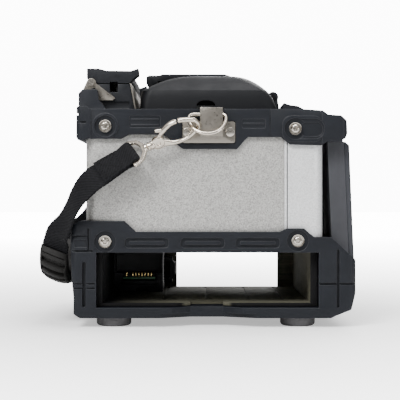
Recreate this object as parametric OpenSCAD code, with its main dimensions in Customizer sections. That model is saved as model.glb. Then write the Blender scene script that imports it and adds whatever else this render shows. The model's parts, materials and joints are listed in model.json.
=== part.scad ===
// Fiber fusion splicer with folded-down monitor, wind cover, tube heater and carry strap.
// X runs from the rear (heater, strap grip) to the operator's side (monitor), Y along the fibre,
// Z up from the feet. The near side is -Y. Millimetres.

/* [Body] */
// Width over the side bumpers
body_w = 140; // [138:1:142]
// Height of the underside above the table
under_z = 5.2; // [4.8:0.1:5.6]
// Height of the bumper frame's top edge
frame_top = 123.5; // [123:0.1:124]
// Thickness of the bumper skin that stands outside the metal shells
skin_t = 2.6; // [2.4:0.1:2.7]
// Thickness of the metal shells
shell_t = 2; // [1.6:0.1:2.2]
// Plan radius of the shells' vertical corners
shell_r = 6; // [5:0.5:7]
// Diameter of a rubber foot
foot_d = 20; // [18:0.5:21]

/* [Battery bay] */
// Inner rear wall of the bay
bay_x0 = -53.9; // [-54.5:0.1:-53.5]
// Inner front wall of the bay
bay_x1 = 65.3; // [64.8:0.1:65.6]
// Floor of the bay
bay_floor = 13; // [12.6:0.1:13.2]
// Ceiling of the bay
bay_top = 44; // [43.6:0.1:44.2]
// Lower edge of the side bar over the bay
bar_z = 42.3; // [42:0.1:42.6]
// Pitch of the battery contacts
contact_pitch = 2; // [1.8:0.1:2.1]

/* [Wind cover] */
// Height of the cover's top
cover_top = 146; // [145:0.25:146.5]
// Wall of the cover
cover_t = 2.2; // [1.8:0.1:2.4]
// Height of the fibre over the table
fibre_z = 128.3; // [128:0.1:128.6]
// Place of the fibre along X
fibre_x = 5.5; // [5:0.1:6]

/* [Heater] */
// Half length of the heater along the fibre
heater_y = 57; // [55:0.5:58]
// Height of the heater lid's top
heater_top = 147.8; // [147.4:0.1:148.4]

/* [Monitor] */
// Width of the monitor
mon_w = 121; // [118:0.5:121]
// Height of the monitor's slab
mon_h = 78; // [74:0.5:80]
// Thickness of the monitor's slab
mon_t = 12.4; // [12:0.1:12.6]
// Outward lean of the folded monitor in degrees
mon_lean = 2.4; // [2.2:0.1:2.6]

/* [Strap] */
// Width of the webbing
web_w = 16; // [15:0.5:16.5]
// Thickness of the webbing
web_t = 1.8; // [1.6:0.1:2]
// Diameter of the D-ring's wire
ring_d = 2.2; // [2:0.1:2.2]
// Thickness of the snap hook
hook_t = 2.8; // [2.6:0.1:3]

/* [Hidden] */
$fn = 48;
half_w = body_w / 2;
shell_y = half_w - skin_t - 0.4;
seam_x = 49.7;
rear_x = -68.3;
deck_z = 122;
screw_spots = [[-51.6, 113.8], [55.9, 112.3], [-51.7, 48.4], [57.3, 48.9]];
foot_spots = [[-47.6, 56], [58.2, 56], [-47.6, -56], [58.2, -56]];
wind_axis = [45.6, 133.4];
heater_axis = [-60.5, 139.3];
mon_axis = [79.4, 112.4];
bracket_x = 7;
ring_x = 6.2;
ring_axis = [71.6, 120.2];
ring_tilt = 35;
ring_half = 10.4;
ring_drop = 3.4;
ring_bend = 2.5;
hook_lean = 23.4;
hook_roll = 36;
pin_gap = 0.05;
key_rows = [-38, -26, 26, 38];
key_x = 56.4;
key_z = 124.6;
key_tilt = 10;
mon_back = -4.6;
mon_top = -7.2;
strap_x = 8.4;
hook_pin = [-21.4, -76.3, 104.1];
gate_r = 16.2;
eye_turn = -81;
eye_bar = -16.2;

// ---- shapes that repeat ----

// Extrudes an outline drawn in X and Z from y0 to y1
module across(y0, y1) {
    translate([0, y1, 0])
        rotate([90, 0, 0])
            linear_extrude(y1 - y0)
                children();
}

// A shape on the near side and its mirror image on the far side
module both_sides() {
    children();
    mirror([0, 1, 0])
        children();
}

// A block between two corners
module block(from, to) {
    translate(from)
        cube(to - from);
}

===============

Exercise requirements: Extract all of the data above without altering anything.

Final result:
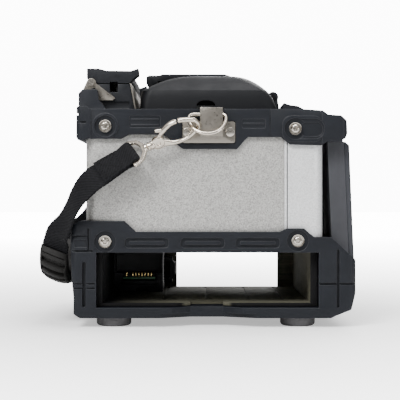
Recreate this object as parametric OpenSCAD code, with its main dimensions in Customizer sections. That model is saved as model.glb. Then write the Blender scene script that imports it and adds whatever else this render shows. The model's parts, materials and joints are listed in model.json.
=== part.scad ===
// Fiber fusion splicer with folded-down monitor, wind cover, tube heater and carry strap.
// X runs from the rear (heater, strap grip) to the operator's side (monitor), Y along the fibre,
// Z up from the feet. The near side is -Y. Millimetres.

/* [Body] */
// Width over the side bumpers
body_w = 140; // [138:1:142]
// Height of the underside above the table
under_z = 5.2; // [4.8:0.1:5.6]
// Height of the bumper frame's top edge
frame_top = 123.5; // [123:0.1:124]
// Thickness of the bumper skin that stands outside the metal shells
skin_t = 2.6; // [2.4:0.1:2.7]
// Thickness of the metal shells
shell_t = 2; // [1.6:0.1:2.2]
// Plan radius of the shells' vertical corners
shell_r = 6; // [5:0.5:7]
// Diameter of a rubber foot
foot_d = 20; // [18:0.5:21]

/* [Battery bay] */
// Inner rear wall of the bay
bay_x0 = -53.9; // [-54.5:0.1:-53.5]
// Inner front wall of the bay
bay_x1 = 65.3; // [64.8:0.1:65.6]
// Floor of the bay
bay_floor = 13; // [12.6:0.1:13.2]
// Ceiling of the bay
bay_top = 44; // [43.6:0.1:44.2]
// Lower edge of the side bar over the bay
bar_z = 42.3; // [42:0.1:42.6]
// Pitch of the battery contacts
contact_pitch = 2; // [1.8:0.1:2.1]

/* [Wind cover] */
// Height of the cover's top
cover_top = 146; // [145:0.25:146.5]
// Wall of the cover
cover_t = 2.2; // [1.8:0.1:2.4]
// Height of the fibre over the table
fibre_z = 128.3; // [128:0.1:128.6]
// Place of the fibre along X
fibre_x = 5.5; // [5:0.1:6]

/* [Heater] */
// Half length of the heater along the fibre
heater_y = 57; // [55:0.5:58]
// Height of the heater lid's top
heater_top = 147.8; // [147.4:0.1:148.4]

/* [Monitor] */
// Width of the monitor
mon_w = 121; // [118:0.5:121]
// Height of the monitor's slab
mon_h = 78; // [74:0.5:80]
// Thickness of the monitor's slab
mon_t = 12.4; // [12:0.1:12.6]
// Outward lean of the folded monitor in degrees
mon_lean = 2.4; // [2.2:0.1:2.6]

/* [Strap] */
// Width of the webbing
web_w = 16; // [15:0.5:16.5]
// Thickness of the webbing
web_t = 1.8; // [1.6:0.1:2]
// Diameter of the D-ring's wire
ring_d = 2.2; // [2:0.1:2.2]
// Thickness of the snap hook
hook_t = 2.8; // [2.6:0.1:3]

/* [Hidden] */
$fn = 48;
half_w = body_w / 2;
shell_y = half_w - skin_t - 0.4;
seam_x = 49.7;
rear_x = -68.3;
deck_z = 122;
screw_spots = [[-51.6, 113.8], [55.9, 112.3], [-51.7, 48.4], [57.3, 48.9]];
foot_spots = [[-47.6, 56], [58.2, 56], [-47.6, -56], [58.2, -56]];
wind_axis = [45.6, 133.4];
heater_axis = [-60.5, 139.3];
mon_axis = [79.4, 112.4];
bracket_x = 7;
ring_x = 6.2;
ring_axis = [71.6, 120.2];
ring_tilt = 35;
ring_half = 10.4;
ring_drop = 3.4;
ring_bend = 2.5;
hook_lean = 23.4;
hook_roll = 36;
pin_gap = 0.05;
key_rows = [-38, -26, 26, 38];
key_x = 56.4;
key_z = 124.6;
key_tilt = 10;
mon_back = -4.6;
mon_top = -7.2;
strap_x = 8.4;
hook_pin = [-21.4, -76.3, 104.1];
gate_r = 16.2;
eye_turn = -81;
eye_bar = -16.2;

// ---- shapes that repeat ----

// Extrudes an outline drawn in X and Z from y0 to y1
module across(y0, y1) {
    translate([0, y1, 0])
        rotate([90, 0, 0])
            linear_extrude(y1 - y0)
                children();
}

// A shape on the near side and its mirror image on the far side
module both_sides() {
    children();
    mirror([0, 1, 0])
        children();
}

// A block between two corners
module block(from, to) {
    translate(from)
        cube(to - from);
}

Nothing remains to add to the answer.